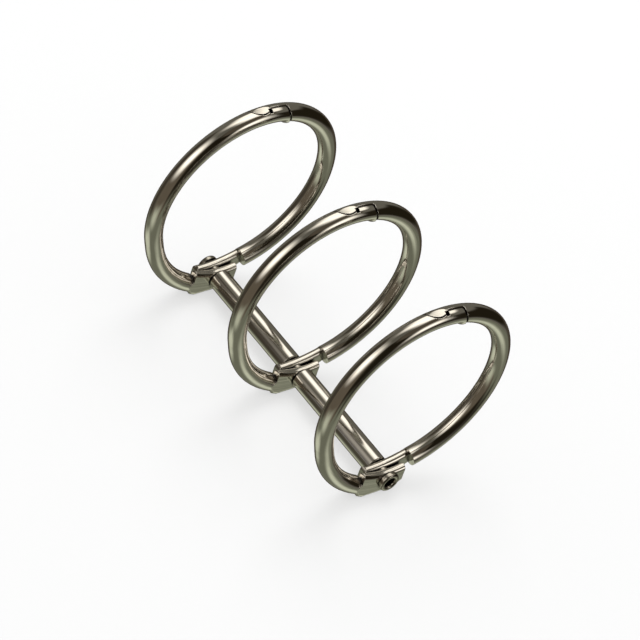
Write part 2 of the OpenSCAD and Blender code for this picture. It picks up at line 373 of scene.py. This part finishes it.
==
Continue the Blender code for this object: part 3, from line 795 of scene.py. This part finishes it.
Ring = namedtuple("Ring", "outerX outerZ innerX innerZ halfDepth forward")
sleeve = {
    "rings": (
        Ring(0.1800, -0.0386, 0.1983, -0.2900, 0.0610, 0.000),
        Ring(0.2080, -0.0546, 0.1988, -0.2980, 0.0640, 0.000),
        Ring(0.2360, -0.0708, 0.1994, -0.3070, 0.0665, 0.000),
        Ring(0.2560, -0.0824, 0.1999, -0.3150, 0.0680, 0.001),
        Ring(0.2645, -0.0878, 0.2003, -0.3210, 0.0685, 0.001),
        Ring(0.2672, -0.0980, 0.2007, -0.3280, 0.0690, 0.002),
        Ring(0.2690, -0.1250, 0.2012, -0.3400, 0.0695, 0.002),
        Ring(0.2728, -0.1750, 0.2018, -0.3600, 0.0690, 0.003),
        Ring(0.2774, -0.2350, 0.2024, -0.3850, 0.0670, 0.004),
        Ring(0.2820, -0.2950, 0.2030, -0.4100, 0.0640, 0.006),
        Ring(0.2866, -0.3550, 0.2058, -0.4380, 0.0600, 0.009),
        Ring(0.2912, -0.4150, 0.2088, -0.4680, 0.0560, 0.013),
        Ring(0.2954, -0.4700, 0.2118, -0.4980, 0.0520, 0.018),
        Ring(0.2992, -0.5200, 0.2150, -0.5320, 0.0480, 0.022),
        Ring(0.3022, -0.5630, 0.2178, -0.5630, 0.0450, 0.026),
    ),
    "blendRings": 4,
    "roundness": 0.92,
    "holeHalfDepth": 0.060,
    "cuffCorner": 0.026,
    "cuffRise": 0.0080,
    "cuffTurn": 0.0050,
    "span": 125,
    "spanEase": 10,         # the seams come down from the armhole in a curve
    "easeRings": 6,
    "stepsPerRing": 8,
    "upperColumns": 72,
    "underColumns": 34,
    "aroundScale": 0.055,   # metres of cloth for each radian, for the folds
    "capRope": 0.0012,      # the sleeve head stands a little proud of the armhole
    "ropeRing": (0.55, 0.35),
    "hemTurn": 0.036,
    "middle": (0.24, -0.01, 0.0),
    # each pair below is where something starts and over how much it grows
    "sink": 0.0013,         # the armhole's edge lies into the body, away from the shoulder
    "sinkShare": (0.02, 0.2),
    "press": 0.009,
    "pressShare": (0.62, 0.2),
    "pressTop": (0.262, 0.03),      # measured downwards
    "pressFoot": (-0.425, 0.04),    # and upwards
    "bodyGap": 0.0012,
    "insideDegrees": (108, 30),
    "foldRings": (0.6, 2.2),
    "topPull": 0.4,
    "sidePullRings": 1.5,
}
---
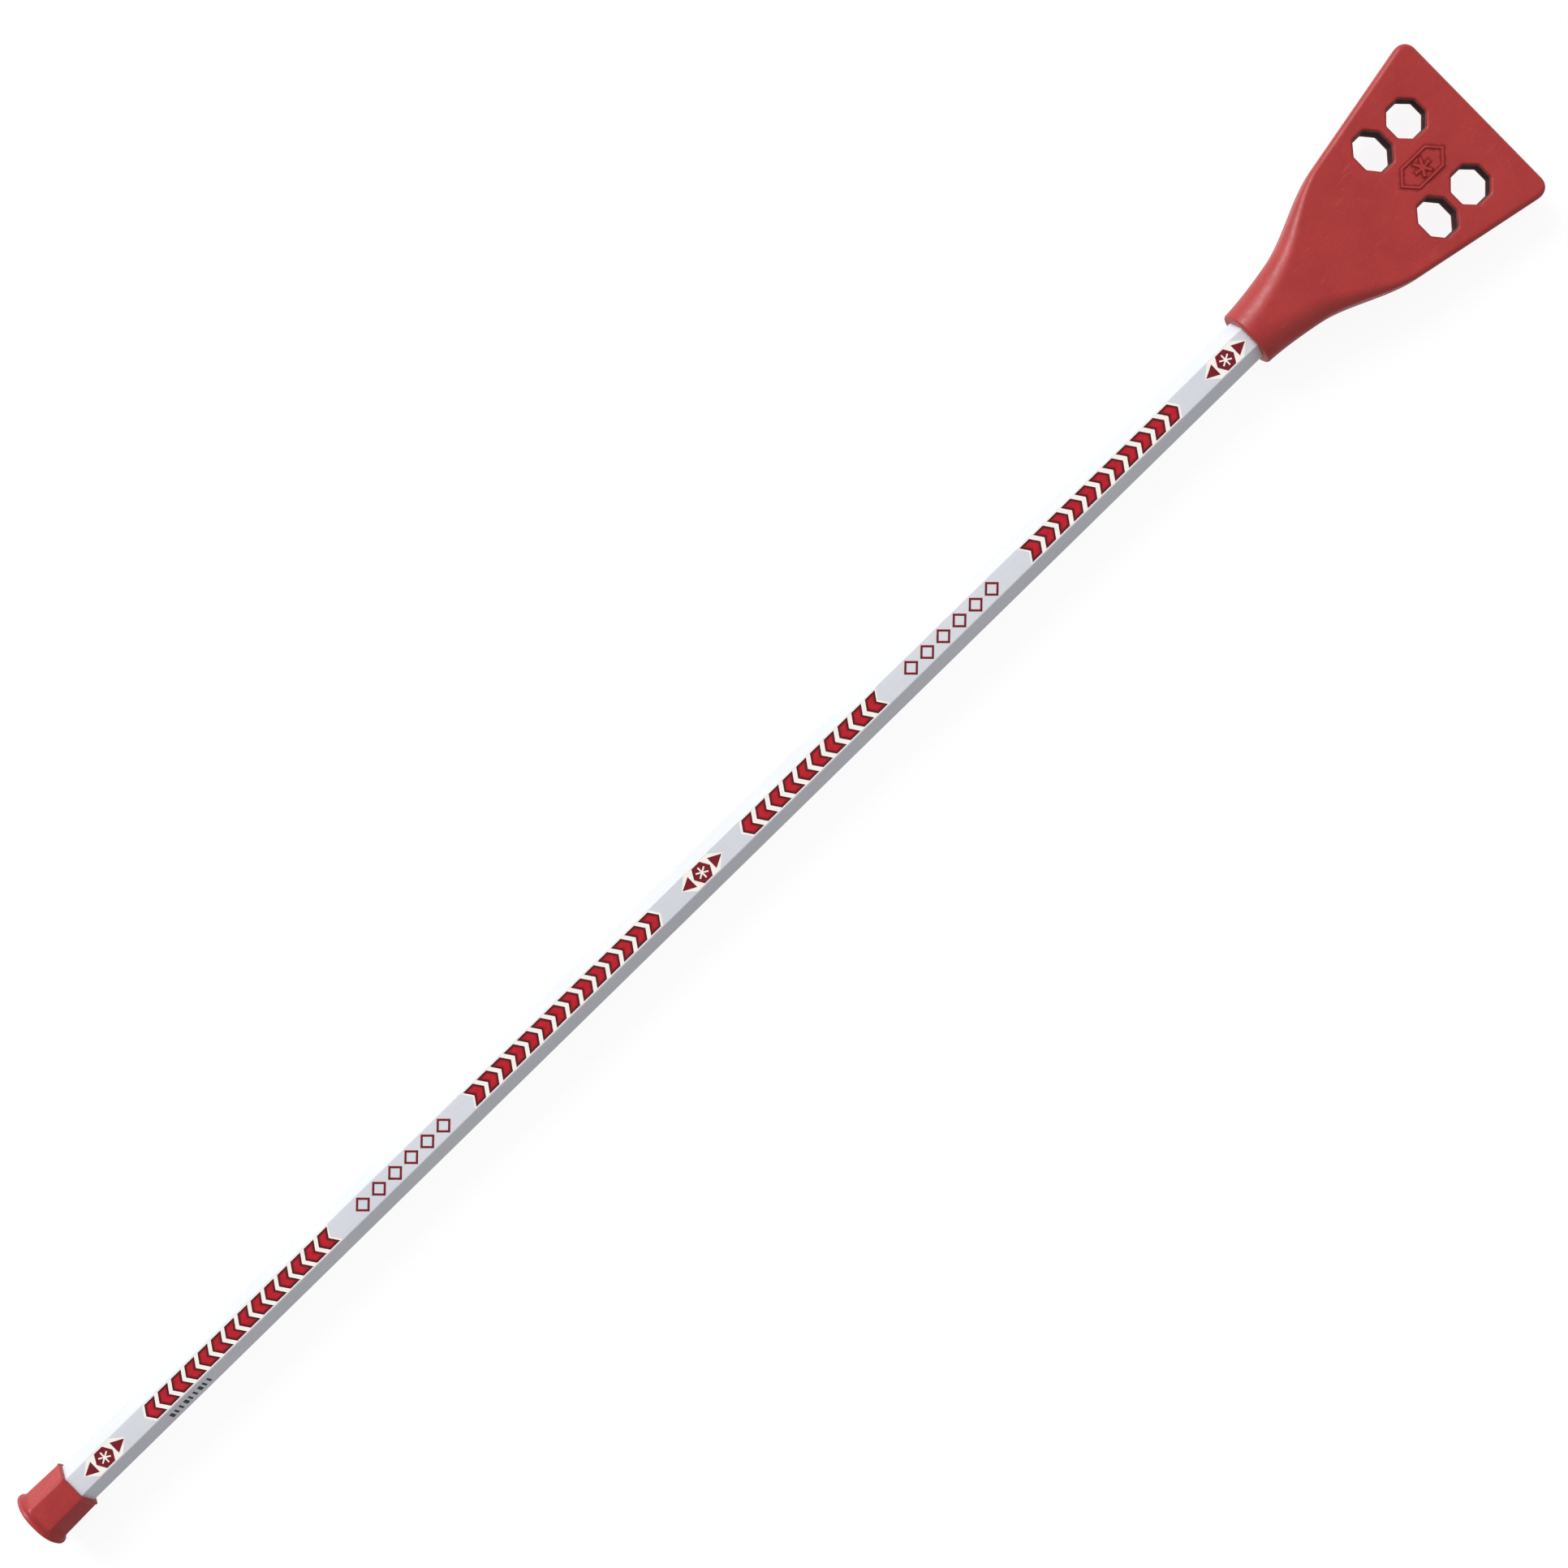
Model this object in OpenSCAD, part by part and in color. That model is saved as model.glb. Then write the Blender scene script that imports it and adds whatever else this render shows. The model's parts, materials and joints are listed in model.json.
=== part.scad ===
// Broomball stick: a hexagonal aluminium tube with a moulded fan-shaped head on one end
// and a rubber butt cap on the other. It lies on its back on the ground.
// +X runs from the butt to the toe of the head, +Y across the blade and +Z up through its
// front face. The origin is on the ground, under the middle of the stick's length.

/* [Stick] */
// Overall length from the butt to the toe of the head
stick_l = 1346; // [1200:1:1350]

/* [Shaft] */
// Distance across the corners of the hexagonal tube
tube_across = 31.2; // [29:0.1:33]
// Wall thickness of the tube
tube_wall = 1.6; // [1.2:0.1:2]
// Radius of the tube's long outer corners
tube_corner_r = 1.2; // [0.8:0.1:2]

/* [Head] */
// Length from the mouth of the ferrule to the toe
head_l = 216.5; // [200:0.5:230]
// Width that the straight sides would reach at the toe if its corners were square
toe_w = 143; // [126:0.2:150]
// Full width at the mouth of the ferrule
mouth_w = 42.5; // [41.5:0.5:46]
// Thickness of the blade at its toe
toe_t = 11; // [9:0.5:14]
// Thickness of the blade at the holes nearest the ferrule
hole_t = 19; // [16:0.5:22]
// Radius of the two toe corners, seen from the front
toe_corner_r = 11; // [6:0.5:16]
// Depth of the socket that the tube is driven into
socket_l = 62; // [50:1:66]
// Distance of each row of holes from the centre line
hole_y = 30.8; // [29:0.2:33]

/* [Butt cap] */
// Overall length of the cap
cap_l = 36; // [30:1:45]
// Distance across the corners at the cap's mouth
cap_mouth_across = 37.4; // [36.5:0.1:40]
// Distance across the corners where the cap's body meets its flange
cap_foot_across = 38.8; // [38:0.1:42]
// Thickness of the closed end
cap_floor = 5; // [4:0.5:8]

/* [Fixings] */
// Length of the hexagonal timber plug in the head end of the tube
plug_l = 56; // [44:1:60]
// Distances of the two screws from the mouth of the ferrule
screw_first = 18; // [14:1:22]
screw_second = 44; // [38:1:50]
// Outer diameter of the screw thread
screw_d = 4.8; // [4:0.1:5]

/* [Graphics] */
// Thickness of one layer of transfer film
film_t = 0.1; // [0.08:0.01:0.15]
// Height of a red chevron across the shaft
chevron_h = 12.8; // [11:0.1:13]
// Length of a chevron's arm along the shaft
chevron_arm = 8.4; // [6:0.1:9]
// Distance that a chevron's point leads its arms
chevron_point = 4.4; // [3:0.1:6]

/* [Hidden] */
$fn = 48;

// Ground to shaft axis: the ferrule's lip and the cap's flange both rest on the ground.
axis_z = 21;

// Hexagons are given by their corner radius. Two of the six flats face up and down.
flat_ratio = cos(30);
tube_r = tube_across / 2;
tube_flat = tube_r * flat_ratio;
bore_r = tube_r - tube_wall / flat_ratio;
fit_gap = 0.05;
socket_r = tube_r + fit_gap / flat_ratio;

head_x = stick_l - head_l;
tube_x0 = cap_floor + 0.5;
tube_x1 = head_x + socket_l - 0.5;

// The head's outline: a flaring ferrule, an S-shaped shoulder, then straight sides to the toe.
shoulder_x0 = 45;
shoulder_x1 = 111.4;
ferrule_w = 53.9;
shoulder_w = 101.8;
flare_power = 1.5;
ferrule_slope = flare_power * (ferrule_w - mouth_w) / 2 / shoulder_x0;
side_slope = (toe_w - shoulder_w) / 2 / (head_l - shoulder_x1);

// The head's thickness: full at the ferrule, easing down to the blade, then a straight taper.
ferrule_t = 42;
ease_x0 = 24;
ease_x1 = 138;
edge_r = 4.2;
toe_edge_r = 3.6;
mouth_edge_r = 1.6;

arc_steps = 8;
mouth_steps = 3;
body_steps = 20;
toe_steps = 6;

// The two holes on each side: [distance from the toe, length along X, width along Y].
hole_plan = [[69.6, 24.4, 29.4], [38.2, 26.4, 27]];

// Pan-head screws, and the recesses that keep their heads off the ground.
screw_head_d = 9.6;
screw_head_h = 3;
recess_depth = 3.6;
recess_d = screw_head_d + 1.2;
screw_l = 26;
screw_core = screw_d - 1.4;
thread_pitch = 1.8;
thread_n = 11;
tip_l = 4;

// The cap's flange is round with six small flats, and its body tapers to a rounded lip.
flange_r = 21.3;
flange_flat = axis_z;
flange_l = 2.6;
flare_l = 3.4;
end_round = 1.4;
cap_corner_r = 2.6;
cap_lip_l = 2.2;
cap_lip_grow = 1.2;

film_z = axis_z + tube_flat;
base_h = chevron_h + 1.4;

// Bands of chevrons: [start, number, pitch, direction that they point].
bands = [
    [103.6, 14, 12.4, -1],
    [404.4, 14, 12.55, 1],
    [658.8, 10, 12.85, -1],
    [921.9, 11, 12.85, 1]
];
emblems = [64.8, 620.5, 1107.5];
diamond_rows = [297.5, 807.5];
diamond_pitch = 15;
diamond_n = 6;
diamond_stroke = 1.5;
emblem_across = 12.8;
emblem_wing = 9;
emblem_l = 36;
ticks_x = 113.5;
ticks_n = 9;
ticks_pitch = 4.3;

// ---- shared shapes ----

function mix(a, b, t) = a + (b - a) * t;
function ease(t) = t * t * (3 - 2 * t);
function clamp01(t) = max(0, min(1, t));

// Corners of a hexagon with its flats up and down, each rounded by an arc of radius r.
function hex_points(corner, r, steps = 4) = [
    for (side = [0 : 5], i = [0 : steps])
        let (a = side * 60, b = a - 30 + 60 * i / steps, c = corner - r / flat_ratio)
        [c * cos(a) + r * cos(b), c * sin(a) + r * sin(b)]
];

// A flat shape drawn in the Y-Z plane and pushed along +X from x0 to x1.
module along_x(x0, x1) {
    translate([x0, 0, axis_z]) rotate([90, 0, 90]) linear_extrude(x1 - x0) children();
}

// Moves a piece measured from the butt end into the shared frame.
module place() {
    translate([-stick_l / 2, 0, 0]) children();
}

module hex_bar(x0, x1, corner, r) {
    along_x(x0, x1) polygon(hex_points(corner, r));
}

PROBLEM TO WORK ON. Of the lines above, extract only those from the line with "Model this object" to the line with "tube_corner_r = 1.2; // [0.8:0.1:2]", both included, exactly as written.

WRITTEN RESPONSE.
Model this object in OpenSCAD, part by part and in color. That model is saved as model.glb. Then write the Blender scene script that imports it and adds whatever else this render shows. The model's parts, materials and joints are listed in model.json.
=== part.scad ===
// Broomball stick: a hexagonal aluminium tube with a moulded fan-shaped head on one end
// and a rubber butt cap on the other. It lies on its back on the ground.
// +X runs from the butt to the toe of the head, +Y across the blade and +Z up through its
// front face. The origin is on the ground, under the middle of the stick's length.

/* [Stick] */
// Overall length from the butt to the toe of the head
stick_l = 1346; // [1200:1:1350]

/* [Shaft] */
// Distance across the corners of the hexagonal tube
tube_across = 31.2; // [29:0.1:33]
// Wall thickness of the tube
tube_wall = 1.6; // [1.2:0.1:2]
// Radius of the tube's long outer corners
tube_corner_r = 1.2; // [0.8:0.1:2]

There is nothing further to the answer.